** Start **

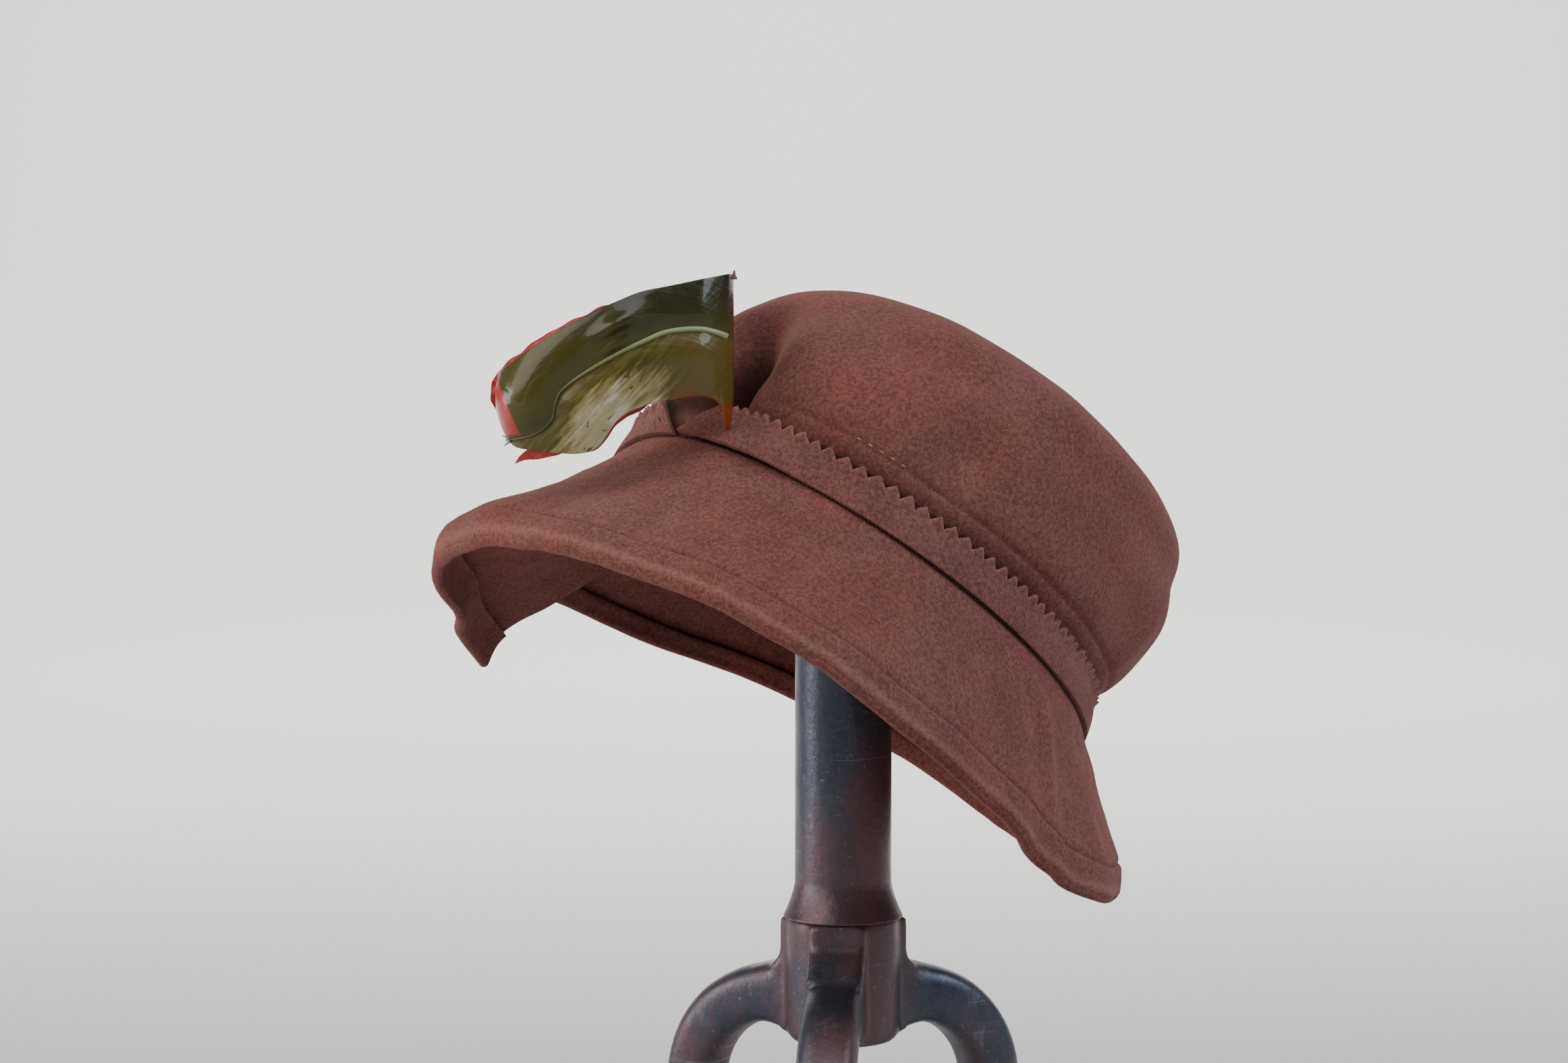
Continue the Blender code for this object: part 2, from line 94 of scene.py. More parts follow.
def bump(value: np.ndarray, middle: float, half: float) -> np.ndarray:
    """A round bump of height 1 at the middle, a third of that at half a width away."""
    return np.exp(-((value - middle) / half) ** 2)


def turn_between(angle: np.ndarray, middle: float) -> np.ndarray:
    """Degrees from the middle to the angle, the short way round."""
    return (np.degrees(angle) - middle + 180.0) % 360.0 - 180.0


def waves(places: tuple[np.ndarray, ...], seed: int, count: int, low: float, high: float) -> np.ndarray:
    """Soft irregular waves over a surface or through space, between about -1 and 1.

    Args:
        places: Two or three coordinates, in metres.
        seed: Which waves.
        count: How many are added up.
        low: Shortest wave, in metres.
        high: Longest wave, in metres.

    Returns:
        The height of the waves at each point.
    """
    dice = np.random.default_rng(seed)
    total = np.zeros(np.broadcast(*places).shape)
    for _ in range(count):
        length, phase, way = dice.uniform(low, high), dice.uniform(0.0, 2.0 * pi), dice.normal(size=len(places))
        way /= np.linalg.norm(way)
        total += np.sin(2.0 * pi * sum(place * part for place, part in zip(places, way)) / length + phase)
    return total / (0.9 * count ** 0.5 * 1.5)


class Shop:
    """The bench: starts, shapes and finishes pieces with Blender's own tools."""

    @staticmethod
    def clear() -> None:
        """Deselect everything."""
        if bpy.context.object and bpy.context.object.mode != "OBJECT":
            bpy.ops.object.mode_set(mode="OBJECT")
        bpy.ops.object.select_all(action="DESELECT")

    @staticmethod
    def grid(name: str, columns: int, rows: int) -> bpy.types.Object:
        """Start a sheet: a unit grid with a UV map.

        Args:
            name: The piece's name.
            columns: Faces across.
            rows: Faces along.

        Returns:
            The new object.
        """
        Shop.clear()
        bpy.ops.mesh.primitive_grid_add(x_subdivisions=columns, y_subdivisions=rows, size=1.0)
        piece = bpy.context.object
        piece.name = piece.data.name = name
        return piece

    @staticmethod
    def points(piece: bpy.types.Object) -> np.ndarray:
        """The places of all the points of a piece."""
        flat = np.empty(len(piece.data.vertices) * 3, np.float32)
        piece.data.vertices.foreach_get("co", flat)
        return flat.reshape(-1, 3).astype(float)

    @staticmethod
    def shares(piece: bpy.types.Object) -> tuple[np.ndarray, np.ndarray]:
        """Where each point of a unit grid lies: shares across and along."""
        flat = Shop.points(piece)
        return flat[:, 0] + 0.5, flat[:, 1] + 0.5

    @staticmethod
    def store(piece: bpy.types.Object, name: str, values: np.ndarray) -> None:
        """Store a value at each point of a piece, in an attribute of that name."""
        layer = piece.data.attributes.new(name, "FLOAT", "POINT")
        layer.data.foreach_set("value", values.astype(np.float32))

    @staticmethod
    def put(piece: bpy.types.Object, points: np.ndarray) -> None:
        """Move every point of a piece."""
        piece.data.vertices.foreach_set("co", points.astype(np.float32).ravel())
        piece.data.update()

    @staticmethod
    def edit(piece: bpy.types.Object) -> None:
        """Open one piece in edit mode with all of it selected."""
        Shop.clear()
        piece.select_set(True)
        bpy.context.view_layer.objects.active = piece
        bpy.ops.object.mode_set(mode="EDIT")
        bpy.ops.mesh.select_all(action="SELECT")

    @staticmethod
    def merge(piece: bpy.types.Object, distance: float = 1e-6) -> None:
        """Join the points that lie on each other."""
        Shop.edit(piece)
        bpy.ops.mesh.remove_doubles(threshold=distance)
        bpy.ops.object.mode_set(mode="OBJECT")

    @staticmethod
    def paint(piece: bpy.types.Object, name: str, shade: Callable[[np.ndarray, np.ndarray], np.ndarray]) -> None:
        """Store a value at each point, worked out from its place on the piece's UV map.

        Args:
            piece: The piece, with its wall.
            name: The attribute's name.
            shade: Gives the value from the two UV coordinates.
        """
        mesh = piece.data
        uv, corner = np.empty(len(mesh.loops) * 2, np.float32), np.empty(len(mesh.loops), np.int32)
        mesh.uv_layers.active.uv.foreach_get("vector", uv)
        mesh.loops.foreach_get("vertex_index", corner)
        spots = np.zeros((len(mesh.vertices), 2))
        spots[corner] = uv.reshape(-1, 2)
        Shop.store(piece, name, shade(spots[:, 0], spots[:, 1]))

    @staticmethod
    def apply(piece: bpy.types.Object) -> None:
        """Apply the piece's modifiers in order, and its place."""
        Shop.clear()
        piece.select_set(True)
        bpy.context.view_layer.objects.active = piece
        for modifier in list(piece.modifiers):
            bpy.ops.object.modifier_apply(modifier=modifier.name)
        bpy.ops.object.transform_apply(location=True, rotation=True, scale=True)

    @staticmethod
    def wall(piece: bpy.types.Object, thickness: float, round_edge: float = 0.0) -> None:
        """Give a sheet its thickness, centred, and round its rim."""
        solid = piece.modifiers.new("Wall", "SOLIDIFY")
        solid.thickness, solid.offset, solid.use_even_offset = thickness, 0.0, False
        if round_edge:
            bevel = piece.modifiers.new("Rim", "BEVEL")
            bevel.width, bevel.segments, bevel.angle_limit = round_edge, 2, radians(60)
            bevel.use_clamp_overlap = True
        Shop.apply(piece)

    @staticmethod
    def finish(piece: bpy.types.Object, material: bpy.types.Material, slot: str, *nodes: str,
               sharp: float = 50.0) -> bpy.types.Object:
        """Dress a finished piece and put it on the part's body.

        Args:
            piece: The piece, with its modifiers still on it.
            material: Its finish.
            slot: The record's slot for that finish, or nothing; not used.
            nodes: The plain solids that it stands for.
            sharp: Edges sharper than this many degrees stay sharp.

        Returns:
            The same piece.
        """
        Shop.apply(piece)
        piece.data.materials.clear()
        piece.data.materials.append(material)
        bpy.ops.object.shade_smooth_by_angle(angle=radians(sharp))
        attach(piece, BODY)
        if nodes:
            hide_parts(*nodes)
        log.info("piece %s: %d faces", piece.name, len(piece.data.polygons))
        return piece


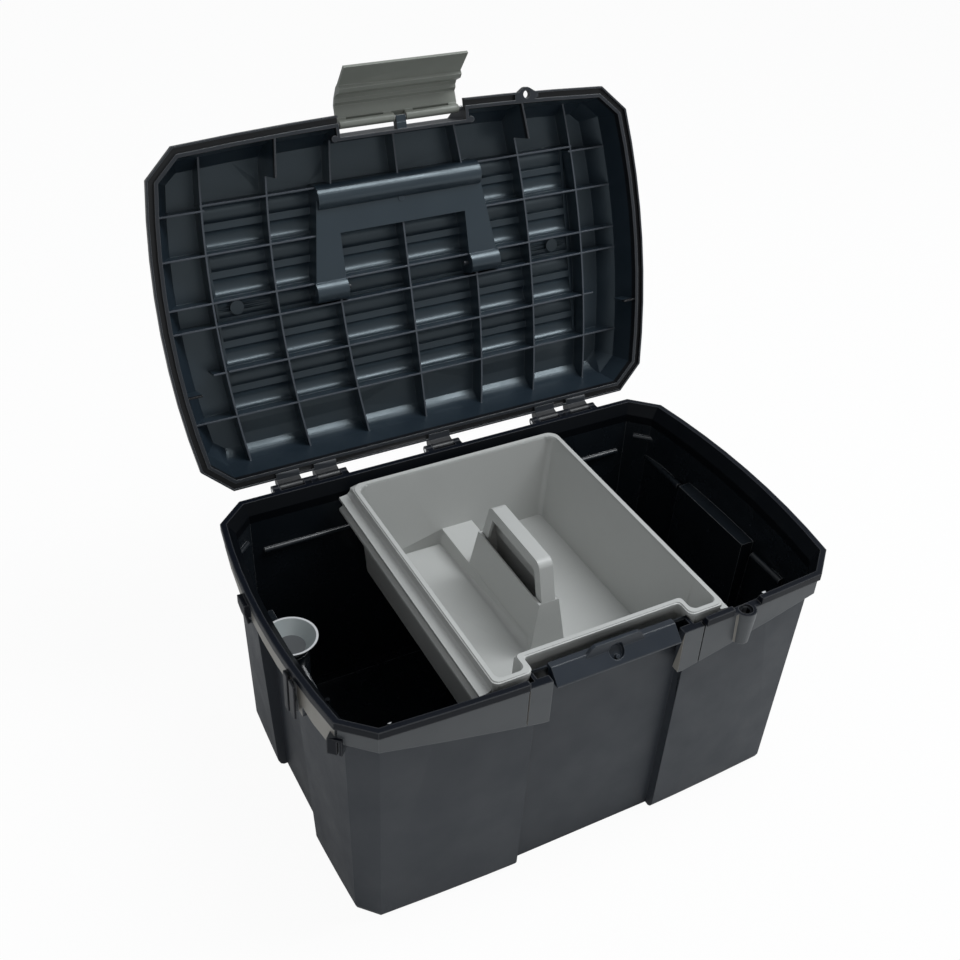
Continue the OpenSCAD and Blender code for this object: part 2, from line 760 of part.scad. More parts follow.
module lid() color([0.08, 0.1, 0.13])
    lid_pose()
        difference() {
            union() {
                difference() {
                    union() {
                        difference() {
                            lid_outer();
                            flute_field(groove_z, lid_h + 1);
                        }
                        flutes(flute_r, 0, groove_z - 1);
                        lid_flange();
                    }
                    difference() {
                        lid_inner();
                        flute_field(groove_z - lid_wall, lid_h);
                    }
                    flutes(flute_r - 2.2, 2, groove_z - lid_wall - 1);
                }
                lid_ribs();
                intersection() {
                    lid_outer();
                    union() {
                        handle_recess(lid_wall);
                        latch_housing(lid_wall);
                    }
                }
                lid_eye();
                lid_pips();
                for (x = unit_x) {
                    hinge_arm_lid(x);
                    along_x(x - lid_knuckle / 2, x + lid_knuckle / 2, hinge_y, -hinge_drop, knuckle_r);
                }
            }
            handle_recess(0);
            difference() {
                latch_housing(0);
                latch_bracket();
            }
            along_x(-half_w, half_w, hinge_y, -hinge_drop, hinge_pin_r + run);
            along_x(-latch_recess_half - 1.6, latch_recess_half + 1.6, latch_y, latch_z,
                    latch_pin_r + run / 2, 24);
            mirror_x()
                along_x(recess_mid_half - 6, recess_pivot_half + 2, pivot_y, pivot_z,
                        handle_pin_r + run / 2, 24);
            translate([eye_x, -eye_y, -1])
                cylinder(h = 10, r = lid_eye_hole_r, $fn = 48);
        }

// ---------------------------------------------------------------- latch, drawn closed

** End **

* _Aim of the task_
Restate exactly the records above from their first line through the line that holds "bench: starts, shapes", please, including both and leaving out all others.

* _Right answer_
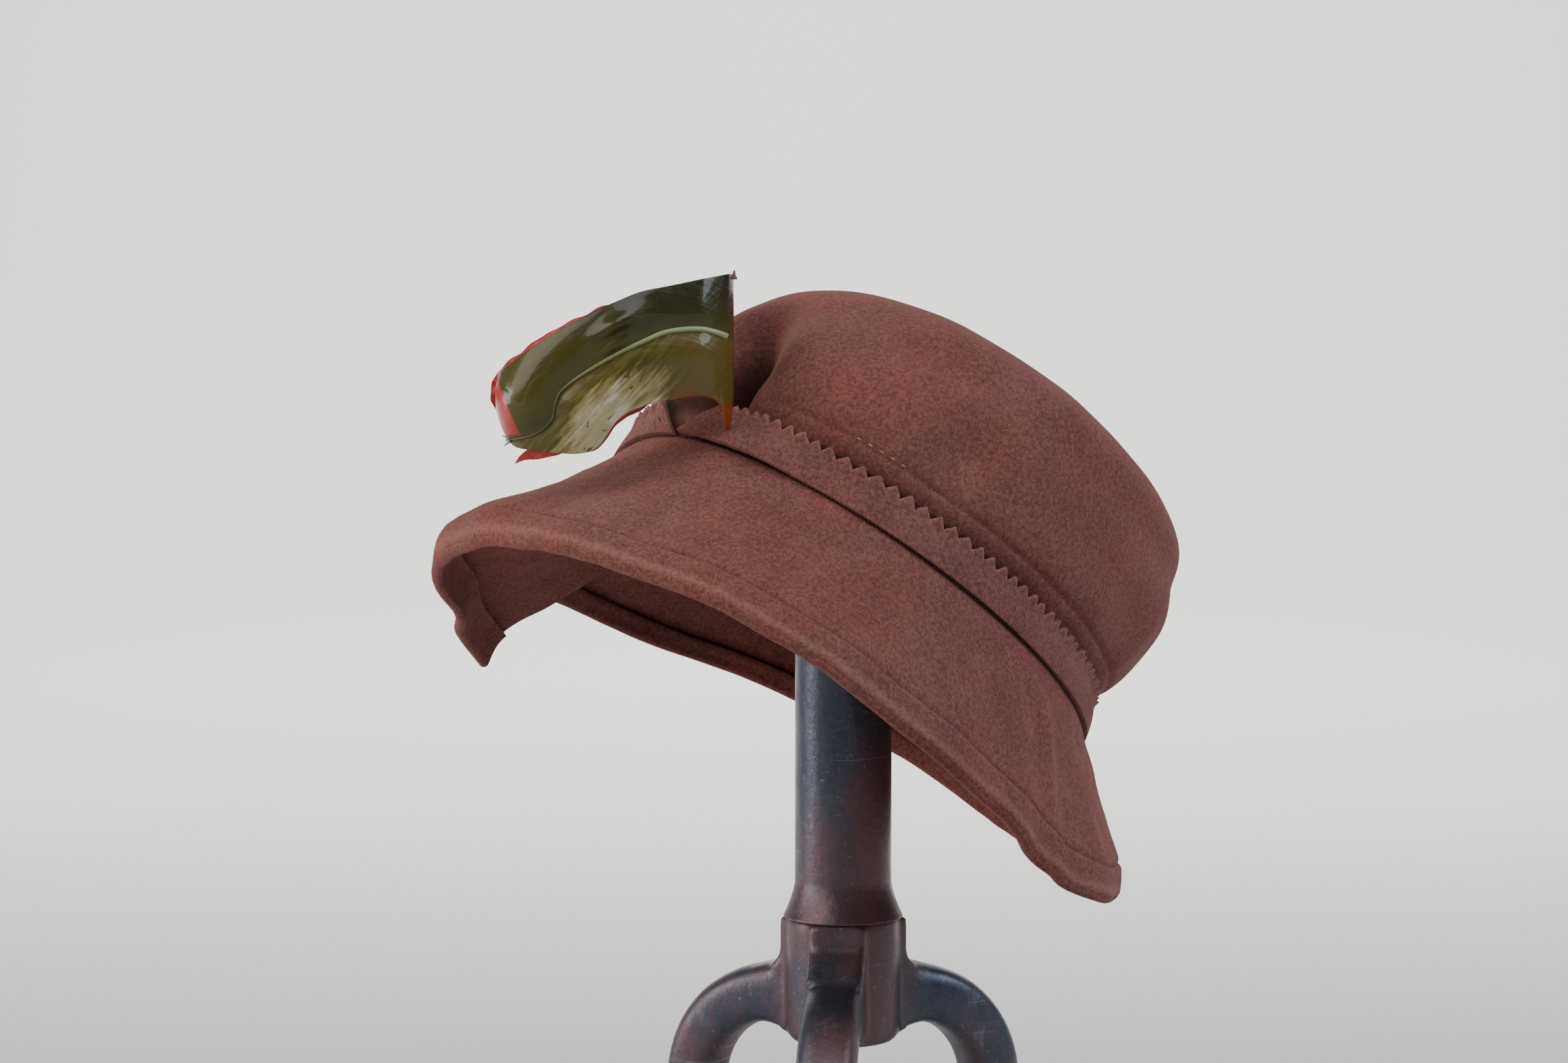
Continue the Blender code for this object: part 2, from line 94 of scene.py. More parts follow.
def bump(value: np.ndarray, middle: float, half: float) -> np.ndarray:
    """A round bump of height 1 at the middle, a third of that at half a width away."""
    return np.exp(-((value - middle) / half) ** 2)


def turn_between(angle: np.ndarray, middle: float) -> np.ndarray:
    """Degrees from the middle to the angle, the short way round."""
    return (np.degrees(angle) - middle + 180.0) % 360.0 - 180.0


def waves(places: tuple[np.ndarray, ...], seed: int, count: int, low: float, high: float) -> np.ndarray:
    """Soft irregular waves over a surface or through space, between about -1 and 1.

    Args:
        places: Two or three coordinates, in metres.
        seed: Which waves.
        count: How many are added up.
        low: Shortest wave, in metres.
        high: Longest wave, in metres.

    Returns:
        The height of the waves at each point.
    """
    dice = np.random.default_rng(seed)
    total = np.zeros(np.broadcast(*places).shape)
    for _ in range(count):
        length, phase, way = dice.uniform(low, high), dice.uniform(0.0, 2.0 * pi), dice.normal(size=len(places))
        way /= np.linalg.norm(way)
        total += np.sin(2.0 * pi * sum(place * part for place, part in zip(places, way)) / length + phase)
    return total / (0.9 * count ** 0.5 * 1.5)


class Shop:
    """The bench: starts, shapes and finishes pieces with Blender's own tools."""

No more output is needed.